Kyoto, il summit del compromesso

L’accordo sul riscaldamento del clima raggiunto l’11 dicembre è un compromesso tra le posizioni dell’Unione Europea e quella degli Stati Uniti, e una sostanziale vittoria per i principali paesi in via di sviluppo o di recente industrializzazione. Giunti alla Conferenza sui mutamenti climatici di Kyoto con la proposta di tagliare le emissioni di gas serra del 15 per cento rispetto al 1990, gli Europei si sono dovuti accontentare di impegni più modesti e articolati: l’8 per cento entro il 2008 per la Ue, il 7 per gli Usa e il 6 per il Giappone. Gli altri 21 paesi industrializzati avranno obiettivi simili, da raggiungere tra il 2008 e il 2012. Quanto al resto del mondo, è passata la linea di Cina e India, che rifiutano di essere vincolati a politiche di riduzione delle emissioni dei gas serra, che potrebbero – dicono – essere di ostacolo alla loro crescita economica e all’uscita della loro popolazione dalla povertà.

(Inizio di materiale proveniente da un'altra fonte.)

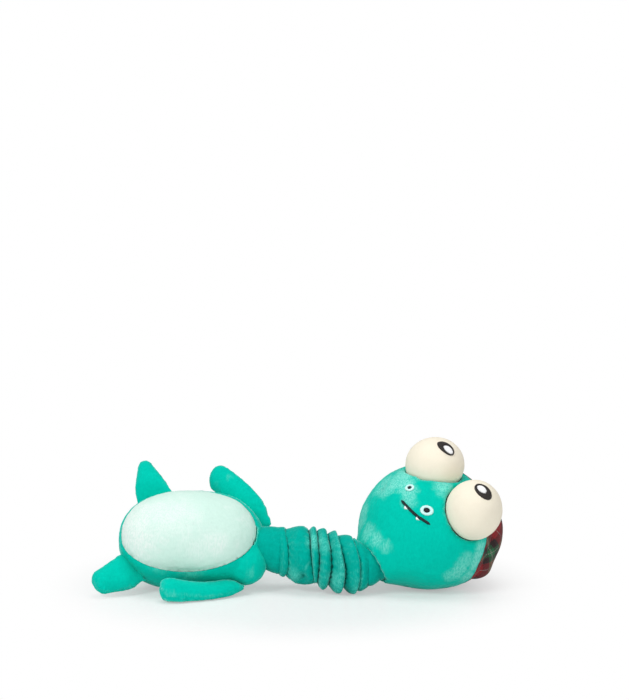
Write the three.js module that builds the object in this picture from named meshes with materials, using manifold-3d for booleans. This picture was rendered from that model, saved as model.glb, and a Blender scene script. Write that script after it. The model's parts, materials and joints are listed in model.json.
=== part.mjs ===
// A stuffed tug toy for a dog: an egg-shaped torso with four soft limbs, a gathered stretch neck
// over an elastic cord, and a round head with two ball eyes and a small stitched face.
// Millimetres, +Z up. The toy lies on its back, rolled towards -Y, the way it rests on a floor.
import * as THREE from 'three';
import { mergeVertices } from 'three/addons/utils/BufferGeometryUtils.js';
import Module from 'manifold-3d';

const wasm = await Module();
wasm.setup();

// Sizes that fit the pieces to each other
const seamGap = 0.3; // clear space between two pieces that touch
const clothWall = 3; // plush cloth with its pile
const floorPress = 0.5; // how far the floor presses a stuffed form flat
const stitchHeight = 0.8; // raised embroidery
const overrun = 6; // how far a cutting form runs past what it cuts
const farAway = 400; // larger than the toy, for the floor's cutting block

// Torso: an egg along x, with z through the middle of the belly and y across
const torso = {
  x: -73.5,
  rollDeg: 53,
  halfLength: 55,
  radius: 36,
  rumpShare: 0.83, // lower is blunter
  neckEndShare: 1.05,
};
const belly = { x: -5.2, halfLength: 48.5, halfWidth: 32.4 };
const shoulder = { centre: [-36.5, -12, 19.8], radius: 16.5 }; // the full lobe over the near arm

// Limbs: flat stuffed paddles, each hinged along the seam that holds its root. A limb reaches
// out from its seat on the torso and sweeps on, bent by an angle; flapDeg is how far it flaps.
const rootThickness = 2.4;
const plumpShare = 0.45; // of a limb's length, from its flat root to its full thickness
const arm = {
  reach: 17, bendDeg: 42, rootWidth: 12, tipWidth: 20, thickness: 11.5, tipRadius: 8,
};
const leg = {
  reach: 12, bendDeg: 0, rootWidth: 28, tipWidth: 14, thickness: 12.5, tipRadius: 6.5,
};
const limbs = {
  near_arm: {
    ...arm, sweep: 48, seatX: 36, seatDeg: -92, flapDeg: [-35, 12],
    aimShares: [-0.83, -0.54, -0.15], faceShares: [-0.1, 0.66, -0.74],
  },
  far_arm: {
    ...arm, rootWidth: 21, tipWidth: 21, sweep: 31, seatX: 45, seatDeg: 113, flapDeg: [-10, 45],
    aimShares: [-0.66, 0.55, 0.51], faceShares: [-0.25, -0.8, 0.55],
  },
  near_leg: {
    ...leg, tipWidth: 19, sweep: 16, seatX: -45, seatDeg: -84, flapDeg: [-30, 30],
    aimShares: [-0.84, -0.48, -0.25], faceShares: [0.12, -0.8, 0.6],
  },
  far_leg: {
    ...leg, sweep: 13, seatX: -32, seatDeg: 76, flapDeg: [-40, 40],
    aimShares: [-0.19, 0.75, 0.63], faceShares: [-0.33, -0.7, 0.62],
  },
};

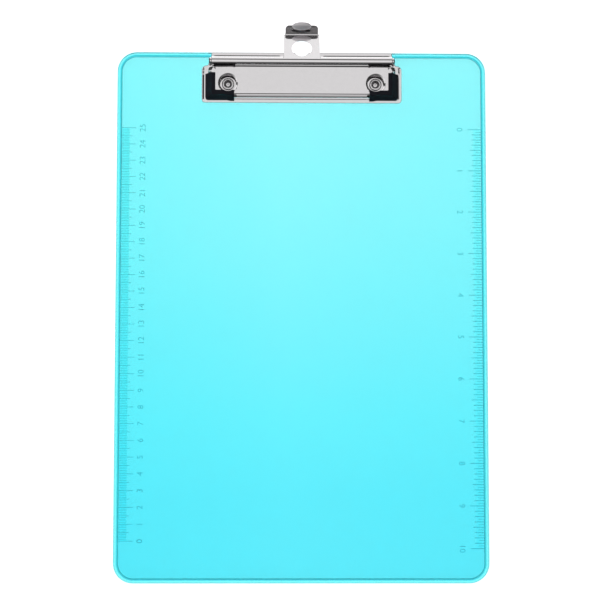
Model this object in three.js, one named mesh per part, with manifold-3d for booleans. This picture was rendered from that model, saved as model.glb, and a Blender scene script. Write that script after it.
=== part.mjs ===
// A clipboard with a low sprung clip, lying on its back: +X to the right, +Y towards the clip, +Z up.
// Millimetres. The origin is on the surface it lies on, under the middle of its bounding box.
import * as THREE from 'three';
import { mergeVertices } from 'three/addons/utils/BufferGeometryUtils.js';
import Module from 'manifold-3d';

// ---- Driving dimensions ----

const BOARD_WIDTH = 225;
const BOARD_LENGTH = 322;
const BOARD_CORNER = 12; // corner radius in plan
const SHEET = 2.4; // thickness of the board inside its rim
const RIM_WIDTH = 2.7;
const RIM_ABOVE = 0.8; // how far the rim stands over the writing face
const RIM_BELOW = 1.3; // how far it stands under the back, clear of the rivets
const RIM_EDGE = 0.4; // bevel along the rim

const STEEL = 0.8; // thickness of the clip's sheet steel
const TOUCH = 0.05; // gap between two pieces that lie flat on each other
const RUNNING = 0.3; // gap round shafts, rivets and pressed-on pieces

// The clip is laid out from the middle of the board's top edge, at the level of the writing face.
// It reaches down the board in -Y, and its lever stands out past the edge in +Y.
const BASE_HALF_WIDTH = 61.1;
const BASE_FRONT = -31.3;
const BASE_CORNER = 2.2;
const BASE_REAR_HALF_WIDTH = 55.6; // narrower part that carries the hinge
const BASE_NECK = -4; // where the outline starts to widen
const BASE_SHOULDER = -8.2; // where it reaches its full width
const SHOULDER_RADIUS = 3;
const BASE_RIM_WIDTH = 1.3;
const BASE_RIM_HEIGHT = 1.5;
const NOTCH_RADIUS = 5.2; // behind the hanging hole
const NOTCH_Y = 2.95;

const HINGE_Y = -6.1;
const HINGE_Z = 4.4;
const BARREL_RADIUS = 2.7; // outside of the rolled rear of the jaw
const BARREL_HALF_WIDTH = 55;
const BARREL_FROM = 150; // degrees from +Y, where the roll leaves the jaw's face
const BARREL_TO = -75; // and where it ends, under the pin
const PIN_RADIUS = 1;
const EAR_RADIUS = 2.1;
const EAR_FOOT = 2.5; // half the ear's length along the board at its foot
const PIN_HEAD_RADIUS = 1.6;
const PIN_HEAD = 0.6;

const JAW_TOP = 5.5; // height of the jaw's flat face
const JAW_TOP_HALF_WIDTH = 54.3;
const JAW_TOP_FRONT = -27;
const JAW_FOOT = 1.6; // height of the skirt's lower edge
const JAW_FOOT_HALF_WIDTH = 57.4;
const JAW_FOOT_FRONT = -29;
const JAW_REAR = -9.4; // rear end of the side skirts
const SLOT_INNER = 40.5; // slots that show the springs, from here
const SLOT_OUTER = 53.7; // to here
const SLOT_FRONT = -9.9;
const SLOT_REAR = -7.9;
const ACCESS_RADIUS = 5.5; // holes over the rivets

const LEVER_ANGLE = 42; // degrees round the barrel where the lever leaves it, from +Z
const LEVER_HALF_WIDTH = 11;
const LEVER_FOLD_Y = 11.75;
const LEVER_FOLD_Z = -2;
const LEVER_HOLE_RADIUS = 6.15;
const LEVER_HOLE_ALONG = 7.05; // from the lever's root
const TIP_ANGLE = 45; // the tip turns up from the level
const TIP_HALF_WIDTH = 10;
const TIP_LENGTH = 6.6;
const TIP_CORNER = 2;
const PAD_HALF_WIDTH = 5.9; // oval thumb pad on the tip
const PAD_HALF_LENGTH = 2.8;
const PAD_ALONG = 6;
const PAD_RISE = 1.3;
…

Il compromesso è stato variabilmente salutato secondo il classico schema del bicchiere mezzo pieno o mezzo vuoto (come riporta per esempio la Cnn). Assolutamente scontenti gli ambientalisti che hanno accusato i delegati di avere deciso di somministrare una semplice aspirina a una Terra con la febbre da cavallo (l’accordo è una “una farsa e una tragedia” secondo Greenpeace, che giudica i tagli concordati “assolutamente insufficienti” a contenere nel prossimo futuro le catastrofiche conseguenze dell’effetto serra). Critico, per motivi esattamente opposti, anche il mondo industriale, pur con importanti eccezioni (non è più una novità, per esempio, l’impegno a combattere i cambiamenti climatici da parte delle grandi compagnie internazionali di assicurazione, preoccupate dal crescente peso dei premi pagati per danni causati da uragani, tifoni, alluvioni e altri eventi meteorologici estremi, che sembrano intensificarsi in relazione con l’effetto serra). Positivo invece il giudizio della maggior parte dei politici, dal commissario europeo per l’Ambiente, Ritt Bjierregaard, che ha rivendicato il successo di aver forzato i riduttivi impegni iniziali di Usa e Giappone, al presidente americano Bill Clinton che ha definito il l’accordo “un grande passo avanti”.

Ma su questo accordo – probabilmente non “grande”, certamente “un passo avanti” – aleggia lo spettro del fallimento. Il Senato americano, a maggioranza repubblicana, è infatti pronto ad affondarlo negando la ratifica da parte del paese che da solo emette un quinto di tutti i gas serra rilasciati in atmosfera. “Ammazzeremo questa legge”, ha dichiarato il senatore repubblicano Chuck Hegel, con un gioco di parole con la parola inglese “bill” che significa legge, ma è anche il nome del presidente Clinton. I repubblicani non approvano l’abbandono della posizione americana che si limitava a proporre la stabilizzazione dei gas serra e soprattutto che ciò sia avvenuto senza che anche Cina e India venissero vincolati a precisi obiettivi di riduzione. Sullo sfondo, tuttavia, c’è una grossa componente di scetticismo nei confronti della effettiva consistenza del riscaldamento della Terra, un atteggiamento che assume spesso i contorni di una vera e propria ossessione antiscientifica. Nel suo rapporto speciale sul “Global Warming”, il settimanale inglese New Scientist ha paragonato questa paranoia alle teorie scientifiche che primeggiavano nell’Urss di Stalin affermando la consistenza di una “genetica marxista”. Spazzatura ideologica, ovviamente, ma con enormi conseguenze negative per lo sviluppo della scienza sovietica. Solo che qui non è più una semplice questione del “socialismo in un solo paese”.